Actually, I am still quite incredulous about this. I only wish I had my wits about me and asked the man if he would accept some sum as a token of my gratitude but he disappeared too fast and I was too stunned to think of it while he was still there. But later, of course, I thought about what happened here.
Now there is a prominent ethical theory, the opposite of what many economists hold, to the effect that there are a great many decent people who are altruists. What is that, you may ask? Well, my favorite source for identifying altruism is the philosopher W. G. Maclagan, who is his paper “Self and Others: A Defense of Altruism” (Philosophical Quarterly, 4 [1954]) tells us that “‘Altruism’ [is] assuming a duty to relieve the distress and promote the happiness of our fellows....Altruism is to ... maintain quite simply that a man may and should discount altogether his own pleasure or happiness as such when he is deciding what course of action to pursue (pp. 109-110).” And that is quite right. Altruism is a system of ethics, one of the several candidates for a general answer to the question, “How should one conduct oneself in life?” And it bodes ill for any conduct that aims to make oneself happy, fulfilled, or satisfied—none of that qualifies as ethical if altruism is right.
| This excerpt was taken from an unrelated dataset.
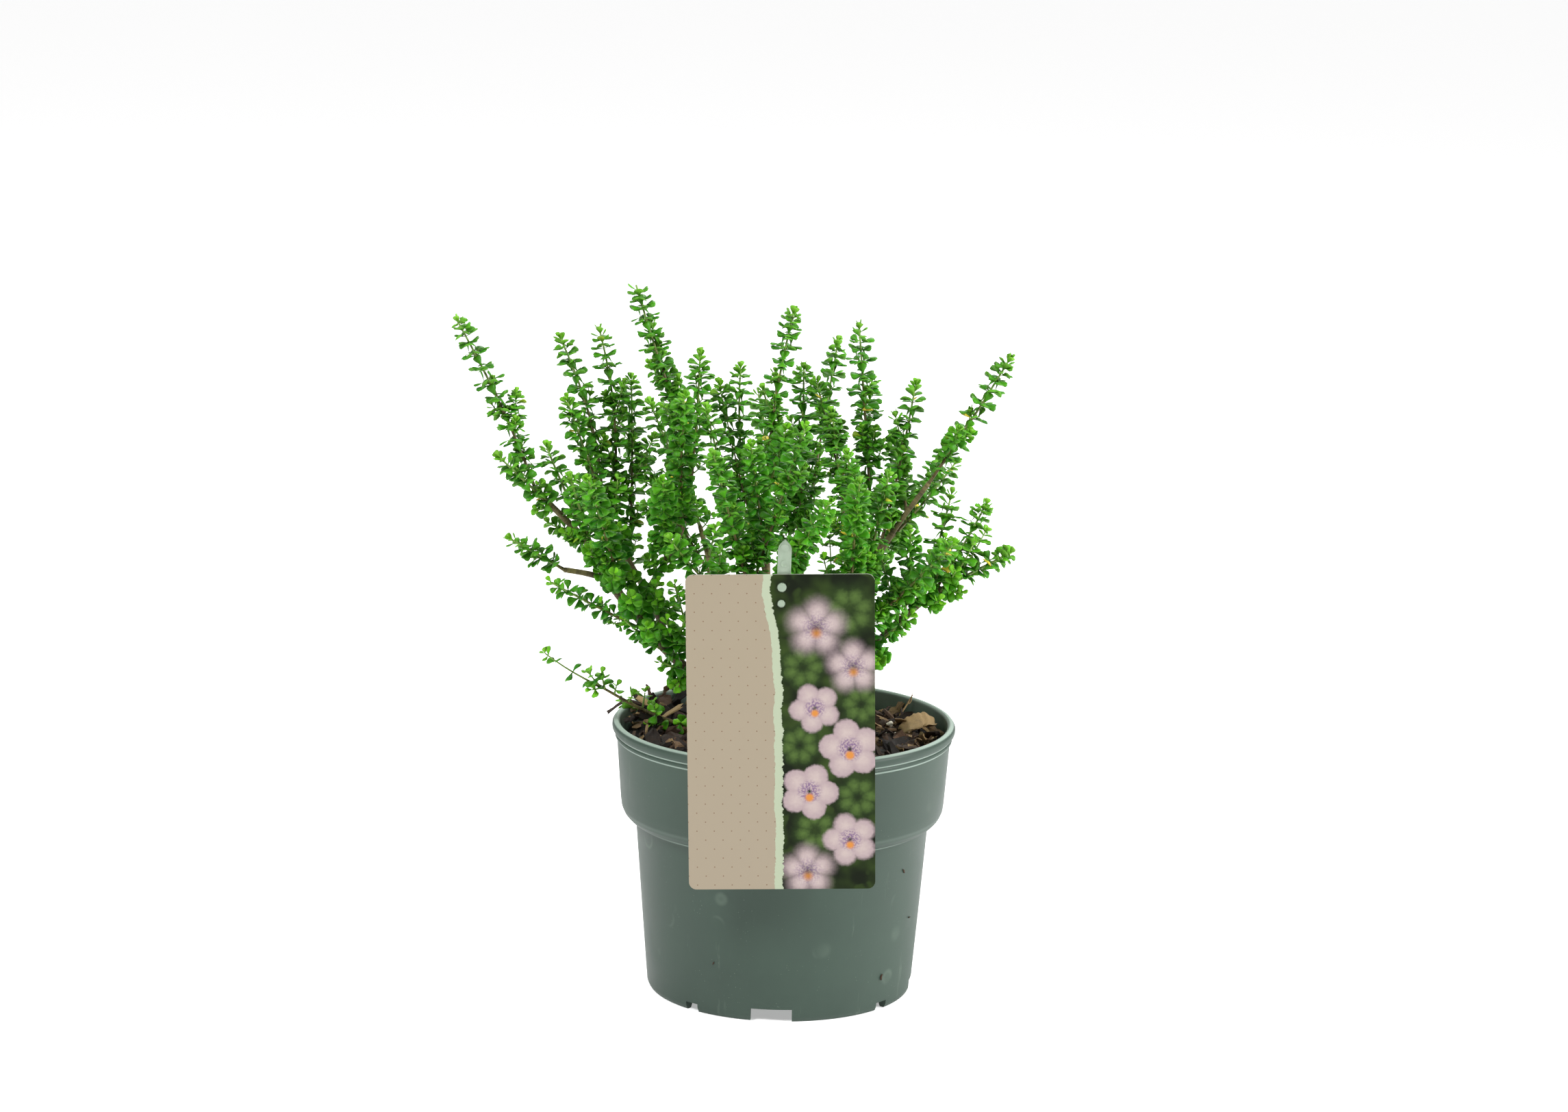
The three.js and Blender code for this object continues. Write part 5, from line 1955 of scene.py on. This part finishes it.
@dataclass
class HangingLabel:
    """The printed card, hung by two holes on the stake's studs."""

    width: float = 97.0
    height: float = 169.2
    thickness: float = 0.8
    corner: float = 4.0
    top: tuple[float, float, float] = (-3.6, -98.9, 248.7)
    tilt: float = 2.2
    roll: float = 1.5
    # Right of the middle, below the top, radius
    studs: tuple[tuple[float, float, float], ...] = ((1.0, 6.8, 2.3), (0.6, 15.4, 1.9))
    hole_gap: float = 0.3
    stud_behind: float = 1.6
    stud_reach: float = 0.5

    def matrix(self) -> Matrix:
        """Turns the card's own frame (x right, y up from its top edge, z to the front) into place."""
        turn = Matrix.Rotation(math.radians(self.tilt), 4, "X")
        turn = turn @ Matrix.Rotation(math.radians(-self.roll), 4, "Y")
        turn = turn @ Matrix.Rotation(math.pi / 2, 4, "X")
        return Matrix.Translation([value * MM for value in self.top]) @ turn

    def placed(self, points: Array) -> Array:
        """Points of the card's own frame, in mm, in the shared frame, in metres."""
        matrix = np.array(self.matrix())
        return points * MM @ matrix[:3, :3].T + matrix[:3, 3]

    def outline(self, inset: float) -> Array:
        """The card's edge with round corners, drawn in by inset, as (points, 2)."""
        turn = np.linspace(0, math.pi / 2, 9)
        radius = self.corner - inset
        arcs = []
        for i, (sx, sy) in enumerate([(1, 1), (-1, 1), (-1, -1), (1, -1)]):
            centre = (sx * (self.width / 2 - self.corner), sy * (self.height / 2 - self.corner))
            angle = turn + i * math.pi / 2
            arcs.append(np.array(centre) + radius * np.stack([np.cos(angle), np.sin(angle)], -1))
        return np.concatenate(arcs) - np.array([0.0, self.height / 2])

    def build_card(self, finishes: Finishes) -> None:
        """Stacks four outlines into a card with eased edges, and cuts the two holes."""
        ease = 0.15
        levels = ((ease, 0.0), (0.0, ease), (0.0, self.thickness - ease), (ease, self.thickness))
        rings = [np.pad(self.outline(inset), ((0, 0), (0, 1)), constant_values=z) for inset, z in levels]
        skin = Skin()
        skin.add_closed(self.placed(np.stack(rings)))
        cutters = []
        for right, below, radius in self.studs:
            rim = radius + self.hole_gap
            tube = revolved(np.array([(rim, -2.0), (rim, 3.0)]), 40) + np.array([right, -below, 0.0])
            cutter = Skin()
            cutter.add_closed(self.placed(tube))
            cutters.append(cutter)
        mesh = carved(skin, cutters, "label_card", 30)
        self.map_print(mesh)
        put(mesh, "label_card", [finishes.card_back, finishes.card], Slot.CARD, "label")

    def map_print(self, mesh: bpy.types.Mesh) -> None:
        """Gives the card its print: u and v from 0 to 1 over the front, and its material there."""
        places = np.empty(len(mesh.vertices) * 3, np.float32)
        mesh.vertices.foreach_get("co", places)
        back = np.array(self.matrix().inverted())
        flat = (places.reshape(-1, 3) @ back[:3, :3].T + back[:3, 3]) / MM
        uv = np.stack([flat[:, 0] / self.width + 0.5, flat[:, 1] / self.height + 1], -1)
        corners = np.empty(len(mesh.loops), np.int32)
        mesh.loops.foreach_get("vertex_index", corners)
        layer = mesh.uv_layers.new(name="print")
        layer.data.foreach_set("uv", uv[corners].astype(np.float32).ravel())
        normals = np.empty(len(mesh.polygons) * 3, np.float32)
        mesh.polygons.foreach_get("normal", normals)
        facing = normals.reshape(-1, 3) @ np.array(self.matrix())[:3, 2]
        mesh.polygons.foreach_set("material_index", (facing > 0.5).astype(np.int32))

    def stud_points(self, stud: tuple[float, float, float]) -> Array:
        """Rings of one stud, with a low domed head."""
        right, below, radius = stud
        head = self.thickness + self.stud_reach
        profile = np.array(
            [
                (radius, -self.stud_behind),
                (radius, head - 0.25),
                (radius - 0.1, head - 0.1),
                (radius * 0.8, head - 0.02),
                (radius * 0.4, head),
            ]
        )
        return self.placed(revolved(profile, 32) + np.array([right, -below, 0.0]))


@dataclass
class LabelStake:
    """The plastic strip, with raised edges and sunken spare studs, curved as it leans out."""

    label: HangingLabel
    width: float = 7.0
    thickness: float = 1.1
    point: float = 5.0
    # Distance in front of the pot's middle and height, from the buried point up to the tip
    route: tuple[tuple[float, float], ...] = (
        (70, 58),
        (78.5, 118),
        (84.6, 147),
        (92.6, 192),
        (96.4, 222),
        (98.1, 266.6),
    )
    lean: float = -1.2
    foot: float = -4.6
    # Share of the line and radius of the round marks above the label
    marks: tuple[tuple[float, float], ...] = ((0.9805, 2.2), (0.945, 1.9))

    def line(self) -> Route:
        """The strip's middle line."""
        route = np.array(self.route)
        rise = (route[:, 1] - route[0, 1]) / (route[-1, 1] - route[0, 1])
        points = np.stack([self.foot + (self.lean - self.foot) * rise, -route[:, 0], route[:, 1]], -1)
        return Route(points * MM)

    def build(self, finishes: Finishes) -> None:
        """Carries the strip's section along the line; its ends narrow as 1 - (1 - e)² to a point."""
        line = self.line()
        share = np.concatenate([np.linspace(0, 0.95, 50), np.linspace(0.956, 1, 16)])
        length = line.length() / MM
        end = np.clip(np.minimum(share, 1 - share) * length / self.point, 0.04, 1)
        half = (1 - (1 - end) ** 2) * self.width / 2
        run = line.run(share)
        side = unit(np.array([1.0, 0.0, 0.0]) - run[:, :1] * run)
        face = np.cross(side, run)
        inner = self.thickness / 2
        u = np.array([-1, -0.86, -0.8, 0, 0.8, 0.86, 1, 1, 0.86, 0.8, 0, -0.8, -0.86, -1])
        v = np.array([-1, -1, -0.55, -0.55, -0.55, -1, -0.9, 0.9, 1, 0.55, 0.55, 0.55, 1, 0.9])
        points = line.at(share)[:, None] / MM
        points = points + (half[:, None] * u)[..., None] * side[:, None]
        points = points + (inner * v)[None, :, None] * face[:, None]
        skin = Skin()
        skin.add_closed(points * MM)
        for stud in self.label.studs:
            skin.add_closed(self.label.stud_points(stud))
        for share_at, radius in self.marks:
            skin.add_closed(self.mark(line, share_at, radius))
        put(skin.mesh("stake_strip", 40), "stake_strip", [finishes.stake], Slot.STAKE, "label_stake")

    def mark(self, line: Route, share: float, radius: float) -> Array:
        """A round mark on the strip's front: a low rim round a sunken disc."""
        centre, run = line.at(share) / MM, line.run(share)
        side = unit(np.array([1.0, 0.0, 0.0]) - run[0] * run)
        face = np.cross(side, run)
        profile = [(radius, 0.0), (radius, 0.3), (radius - 0.3, 0.32), (radius - 0.5, 0.16), (0.3, 0.15)]
        disc = revolved(np.array(profile), 28)
        up = np.cross(face, side)
        return (centre + disc[..., :1] * side + disc[..., 1:2] * up + (disc[..., 2:] + 0.2) * face) * MM


# The studio


@dataclass
class Studio:
    """A pale floor under soft light, seen from the photo's own angle."""

    lens: float = 100.0
    sensor: float = 36.0
    pitch: float = 12.051
    roll: float = 1.146
    stand: tuple[float, float, float] = (-1.7, -2274.3, 722.6)
    white: Colour = srgb(250, 250, 250)
    black: Colour = srgb(14, 14, 14)
    # How strongly the floor and the surround glow
    floor_glow: float = 0.4
    surround_glow: float = 0.6
    # Each soft light's name, place and size in metres, and power in watts
    lamps: tuple[tuple[str, tuple[float, float, float], float, float], ...] = (
        ("key_light", (-1.2, -1.3, 2.1), 0.7, 50),
        ("fill_light", (2.0, -0.7, 1.3), 1.0, 60),
        ("back_light", (0.3, 1.8, 1.8), 1.2, 24),
    )

    def camera(self) -> None:
        """Places the camera: it looks along +Y, tips down by pitch and turns about its own line."""
        data = bpy.data.cameras.new("photo_view")
        data.lens = self.lens
        data.sensor_width = self.sensor
        data.clip_end = 50
        tip, turn = math.radians(self.pitch), math.radians(self.roll)
        forward = np.array([0.0, math.cos(tip), -math.sin(tip)])
        up = np.array([0.0, math.sin(tip), math.cos(tip)])
        right = np.array([1.0, 0.0, 0.0])
        right, up = (
            math.cos(turn) * right + math.sin(turn) * up,
            math.cos(turn) * up - math.sin(turn) * right,
        )
        place = np.eye(4)
        place[:3, 0], place[:3, 1], place[:3, 2] = right, up, -forward
        place[:3, 3] = np.array(self.stand) * MM + POT_AXIS
        camera = bpy.data.objects.new("photo_view", data)
        camera.matrix_world = Matrix(place.tolist())
        bpy.context.scene.collection.objects.link(camera)
        bpy.context.scene.camera = camera

    def sheet(
        self, name: str, corners: Sequence[Sequence[float]], colour: Colour, glow: float = 0.0
    ) -> bpy.types.Object:
        """A plain sheet of the studio with four corners, in metres, that may glow white."""
        skin = Skin()
        skin.add(np.array(corners, float), [np.array([[0, 1, 2, 3]])], [0])
        mesh = skin.mesh(name)
        glowing = {"Emission_Color": self.white, "Emission_Strength": glow}
        look = Look(name, Base_Color=colour, Roughness=0.9, **glowing)
        mesh.materials.append(look.material)
        sheet = bpy.data.objects.new(name, mesh)
        bpy.context.scene.collection.objects.link(sheet)
        return sheet

    def light(self, name: str, place: Sequence[float], size: float, power: float) -> None:
        """A soft square light that looks at the middle of the bush."""
        data = bpy.data.lights.new(name, "AREA")
        data.size = size
        data.energy = power
        lamp = bpy.data.objects.new(name, data)
        aim = np.array([0.0, 0.0, 0.2])
        back = unit(np.array(place, float) - aim)
        right = unit(np.cross(UP, back))
        turn = np.eye(4)
        turn[:3, 0], turn[:3, 1], turn[:3, 2] = right, np.cross(back, right), back
        turn[:3, 3] = np.array(place) + POT_AXIS
        lamp.matrix_world = Matrix(turn.tolist())
        bpy.context.scene.collection.objects.link(lamp)

    def build(self) -> None:
        """The camera, the floor, a dark screen behind the camera, a white surround and soft lights."""
        self.camera()
        ground = [(-12, -12, 0), (12, -12, 0), (12, 12, 0), (-12, 12, 0)]
        behind = [(4, -3, 0), (-4, -3, 0), (-4, -3, 5), (4, -3, 5)]
        floor = self.sheet("studio_floor", ground, self.white, self.floor_glow)
        screen = self.sheet("dark_screen", behind, self.black)
        screen.visible_camera = False
        world = bpy.data.worlds.new("white_surround")
        world.use_nodes = True
        surround = world.node_tree.nodes["Background"].inputs
        surround["Color"].default_value = (1, 1, 1, 1)
        surround["Strength"].default_value = self.surround_glow
        bpy.context.scene.world = world
        for lamp in self.lamps:
            self.light(*lamp)
        bpy.context.scene.view_settings.view_transform = "Standard"


def main() -> None:
    """Builds the stage and every piece in order, and reports each one."""
    logging.basicConfig(level=logging.INFO, format="%(name)s %(message)s")
    Studio().build()
    finishes = Finishes()
    NurseryPot().build(finishes)
    SoilFill().build(finishes)
    LooseBark().build(finishes)
    large = (
        LargeFlake("tan_bark_chip", (72.5, 15), 14, (20, 14, 2.6), 5, 0.92, Slot.PALE_BARK, 0.3),
        LargeFlake("dark_bark_strip", (-75, 27), 172, (42, 6, 2.2), 10, 0.3, hook=6),
        LargeFlake("bark_chip_back", (-67, 41), 70, (18, 10, 3), 10, 0.5),
        LargeFlake("bark_chip_front", (60, -24), 6, (24, 10, 3), 2, 0.55),
    )
    for number, flake in enumerate(large):
        flake.build(finishes, number)
    Grit().build(finishes)
    DryTwig().build(finishes)
    ClingingCrumbs().build(finishes)
    Bush().build(finishes)
    label = HangingLabel()
    label.build_card(finishes)
    LabelStake(label).build(finishes)


if __name__ == "__main__":
    main()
My benefactor, of course, didn’t tell me the ethics he practiced but I doubt he was an altruist. My take is that he was a decent person, period, who, probably in line with his other duties as an Heathrow air terminal personnel, picked up my wallet at the baggage area, where I had been sitting and where it evidently slipped out of my shallow jacket pocket, and did the right thing, acted generously, properly. He probably never even thought of digging into the thing to see how much money and how many credit cards it contained. He just did the right thing as a matter of his character, from second nature. An altruist isn’t like that. Such a person is totally, relentlessly devoted to serving others, not to doing what his professional ethics requires of him or her.
But what of the economist’s idea that nothing we do is benevolent, everything amounts to serving our interests?
Well, that too is off base. My benefactor clearly did something that mainly served my interest, although if it was his job, very likely his own, as well. Quite often folks do benevolent things, help others, even strangers, simply because that the sort of people they are, that is their moral character. Sure, over all it is to their interest—or, rather, of benefit to them as human beings—to act kindly, considerately. But they don’t do it by engaging in some kind of cost-benefit analysis, a calculus of sorts. It is, rather, second nature for them, for most of us, to be helpful when we can be.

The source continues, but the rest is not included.